— begin LISTING —

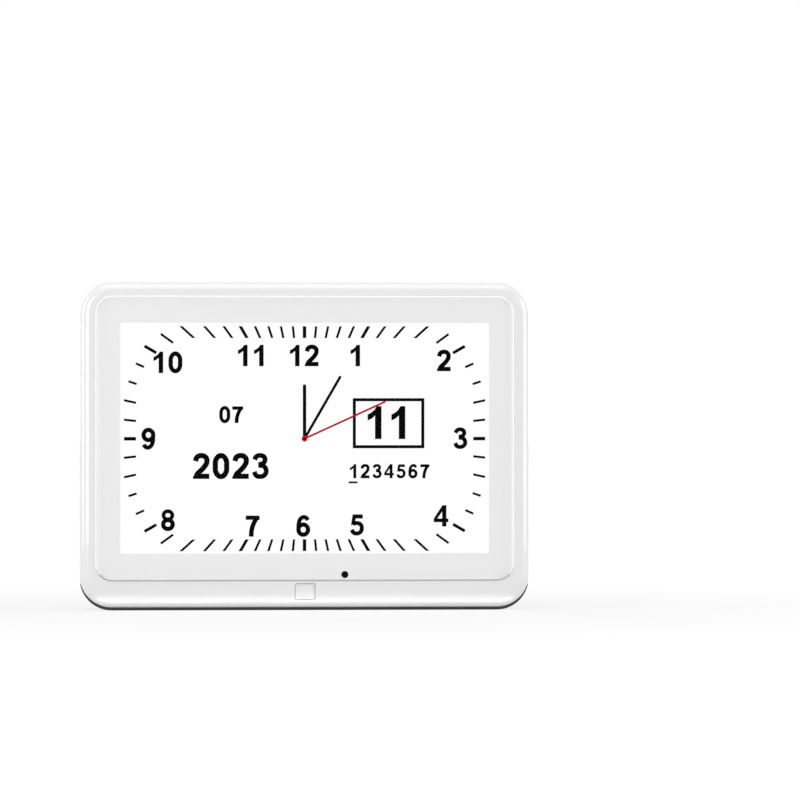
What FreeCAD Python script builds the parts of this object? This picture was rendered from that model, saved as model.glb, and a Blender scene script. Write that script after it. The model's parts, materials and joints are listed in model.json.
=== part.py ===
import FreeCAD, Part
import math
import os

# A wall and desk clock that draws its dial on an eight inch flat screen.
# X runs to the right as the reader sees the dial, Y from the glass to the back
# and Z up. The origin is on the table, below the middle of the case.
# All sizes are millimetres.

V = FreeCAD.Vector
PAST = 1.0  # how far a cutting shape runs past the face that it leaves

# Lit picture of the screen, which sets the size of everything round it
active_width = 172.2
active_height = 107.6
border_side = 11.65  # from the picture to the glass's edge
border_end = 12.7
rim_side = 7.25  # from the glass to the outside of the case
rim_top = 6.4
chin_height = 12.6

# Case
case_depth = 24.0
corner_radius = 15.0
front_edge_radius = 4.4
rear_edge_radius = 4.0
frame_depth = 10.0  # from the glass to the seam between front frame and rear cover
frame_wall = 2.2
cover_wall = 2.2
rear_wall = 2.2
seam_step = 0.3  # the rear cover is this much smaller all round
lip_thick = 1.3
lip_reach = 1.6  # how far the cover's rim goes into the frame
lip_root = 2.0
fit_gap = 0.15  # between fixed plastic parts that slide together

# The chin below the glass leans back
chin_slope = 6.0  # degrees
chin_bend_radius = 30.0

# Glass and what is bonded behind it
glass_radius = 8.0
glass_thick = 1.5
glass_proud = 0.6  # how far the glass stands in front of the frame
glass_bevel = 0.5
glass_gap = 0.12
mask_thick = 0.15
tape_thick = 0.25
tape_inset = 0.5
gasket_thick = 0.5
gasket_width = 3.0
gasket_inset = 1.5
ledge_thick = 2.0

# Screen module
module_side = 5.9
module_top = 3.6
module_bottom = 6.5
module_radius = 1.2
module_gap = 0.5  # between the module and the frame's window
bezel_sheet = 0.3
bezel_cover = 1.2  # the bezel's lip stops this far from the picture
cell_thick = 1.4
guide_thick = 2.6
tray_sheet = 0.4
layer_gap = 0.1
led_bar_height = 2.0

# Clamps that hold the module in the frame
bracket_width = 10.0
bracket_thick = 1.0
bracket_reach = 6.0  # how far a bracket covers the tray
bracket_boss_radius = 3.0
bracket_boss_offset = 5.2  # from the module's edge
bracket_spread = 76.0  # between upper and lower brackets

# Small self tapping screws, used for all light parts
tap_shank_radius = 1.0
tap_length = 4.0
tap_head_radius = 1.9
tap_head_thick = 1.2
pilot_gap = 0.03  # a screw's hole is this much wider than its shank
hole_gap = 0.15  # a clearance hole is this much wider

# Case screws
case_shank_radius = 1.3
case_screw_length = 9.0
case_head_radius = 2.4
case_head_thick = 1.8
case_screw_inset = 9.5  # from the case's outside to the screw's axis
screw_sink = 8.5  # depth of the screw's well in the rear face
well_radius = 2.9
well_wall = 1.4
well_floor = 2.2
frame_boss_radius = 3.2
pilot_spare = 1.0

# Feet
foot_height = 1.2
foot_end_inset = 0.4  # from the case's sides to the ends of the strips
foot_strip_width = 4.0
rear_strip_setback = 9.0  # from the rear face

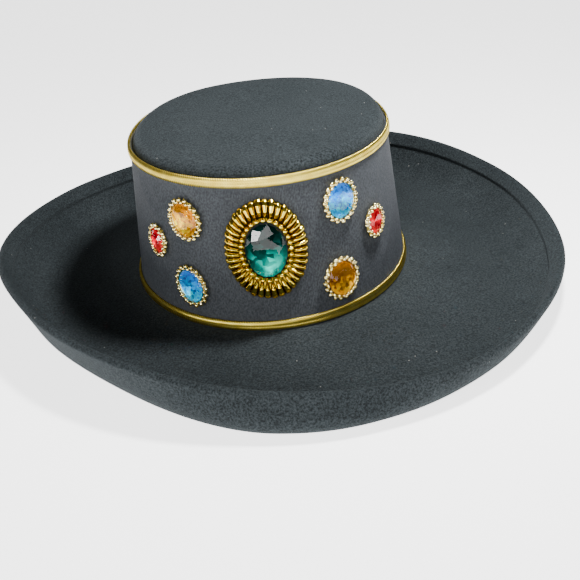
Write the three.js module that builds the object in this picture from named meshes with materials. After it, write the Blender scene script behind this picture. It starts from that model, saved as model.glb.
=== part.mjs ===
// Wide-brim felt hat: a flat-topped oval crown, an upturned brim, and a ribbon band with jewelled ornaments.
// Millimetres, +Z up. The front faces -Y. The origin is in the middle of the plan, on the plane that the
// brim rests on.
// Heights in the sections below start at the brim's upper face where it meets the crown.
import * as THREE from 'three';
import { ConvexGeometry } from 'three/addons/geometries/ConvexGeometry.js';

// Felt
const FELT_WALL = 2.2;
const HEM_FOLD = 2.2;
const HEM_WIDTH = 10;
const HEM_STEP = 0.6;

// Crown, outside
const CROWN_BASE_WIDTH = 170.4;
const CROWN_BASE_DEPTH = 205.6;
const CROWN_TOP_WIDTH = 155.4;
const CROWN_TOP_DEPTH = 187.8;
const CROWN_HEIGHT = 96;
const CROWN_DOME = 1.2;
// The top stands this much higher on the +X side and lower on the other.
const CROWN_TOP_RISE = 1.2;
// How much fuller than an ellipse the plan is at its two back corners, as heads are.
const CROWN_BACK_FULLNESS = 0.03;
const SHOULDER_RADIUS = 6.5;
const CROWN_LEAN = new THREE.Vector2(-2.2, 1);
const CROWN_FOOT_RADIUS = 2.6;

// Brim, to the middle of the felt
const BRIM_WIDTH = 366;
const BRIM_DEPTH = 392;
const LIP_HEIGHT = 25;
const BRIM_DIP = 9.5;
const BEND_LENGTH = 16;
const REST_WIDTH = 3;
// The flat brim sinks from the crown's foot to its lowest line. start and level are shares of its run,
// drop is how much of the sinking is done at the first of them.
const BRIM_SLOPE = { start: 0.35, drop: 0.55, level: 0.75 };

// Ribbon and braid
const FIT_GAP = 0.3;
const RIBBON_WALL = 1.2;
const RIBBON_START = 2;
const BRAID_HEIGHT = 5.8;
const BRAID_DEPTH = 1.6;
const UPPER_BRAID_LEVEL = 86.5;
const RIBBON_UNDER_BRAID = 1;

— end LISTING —

The lines above from the one containing "Write the three.js" through the one containing "const HEM_STEP = 0.6;" are to be set down exactly, and no others.

Write the three.js module that builds the object in this picture from named meshes with materials. After it, write the Blender scene script behind this picture. It starts from that model, saved as model.glb.
=== part.mjs ===
// Wide-brim felt hat: a flat-topped oval crown, an upturned brim, and a ribbon band with jewelled ornaments.
// Millimetres, +Z up. The front faces -Y. The origin is in the middle of the plan, on the plane that the
// brim rests on.
// Heights in the sections below start at the brim's upper face where it meets the crown.
import * as THREE from 'three';
import { ConvexGeometry } from 'three/addons/geometries/ConvexGeometry.js';

// Felt
const FELT_WALL = 2.2;
const HEM_FOLD = 2.2;
const HEM_WIDTH = 10;
const HEM_STEP = 0.6;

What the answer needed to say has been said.